Reputation: 21
I have an assessment where I have to write a full name with a score to a file, then read it back and be able to sort by either name or high score. I've worked out how to read the file into a dictionary using:
d = {}
with open("Dr Welch.txt") as f:
d = dict(line.strip().split(None, 1) for line in f)
print(d)
But it writes the dictionary like this:
{'Cammy': 'MEele 4', 'Amy': 'Jones 10', 'Dave': 'Wright 5'}
When the second part of the name is supposed to be a part of the key, not the value.
Upvotes: 2
Views: 74
Reputation: 85482
Use .rsplit()
to split off the number which is on the right:
d = dict(line.strip().rsplit(None, 1) for line in f)

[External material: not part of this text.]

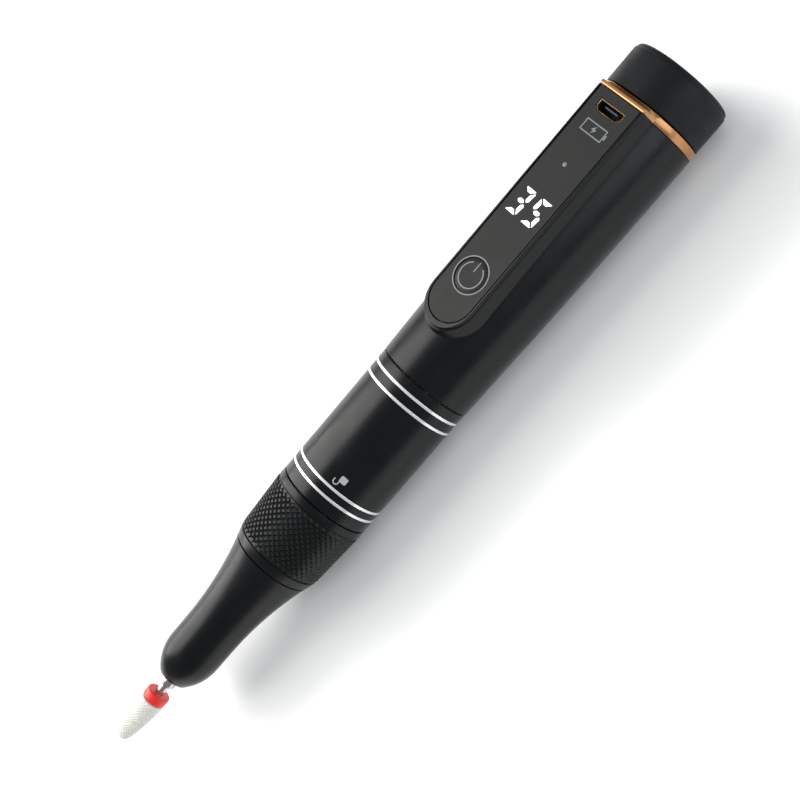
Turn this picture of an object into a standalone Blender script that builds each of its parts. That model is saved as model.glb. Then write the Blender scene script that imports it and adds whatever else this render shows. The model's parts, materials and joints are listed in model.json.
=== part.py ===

You can also use a dictionary comprehension to convert the scores to int
:
with open("Dr Welch.txt") as f:
d = {k: int(v) for k, v in (line.rsplit(None, 1) for line in f)}
print(d)
Output:
{'Amy Jones': 10, 'Dave Wright': 5, 'Cammy MEele': 4}
Upvotes: 2
Reputation: 343
why can you not just store the string respresentation of the dictionary? then use ast to convert it right back?
i.e.
import ast
with open("file.txt", "rb") as f:
for line in f:
d = ast.literal_eval(line)
and to write to the file:
with open("file.txt", "wb" ad f:
f.write(str(d))
this would be fine for relatively small dictionaries, if it was going to store large amounts of players I'd consider using either csv or even a database of some description
Upvotes: 0
Reputation: 78700
You need to split once from the right. Since your file seems to have unneeded whitespace, I'd do it like this:
with open("Dr Welch.txt") as f:
d = {}
for line in f:
name, score = line.rsplit(None, 1)
d[name.strip()] = int(score)
I'd also recommend to convert the score to an integer for easier comparison and arithmetic.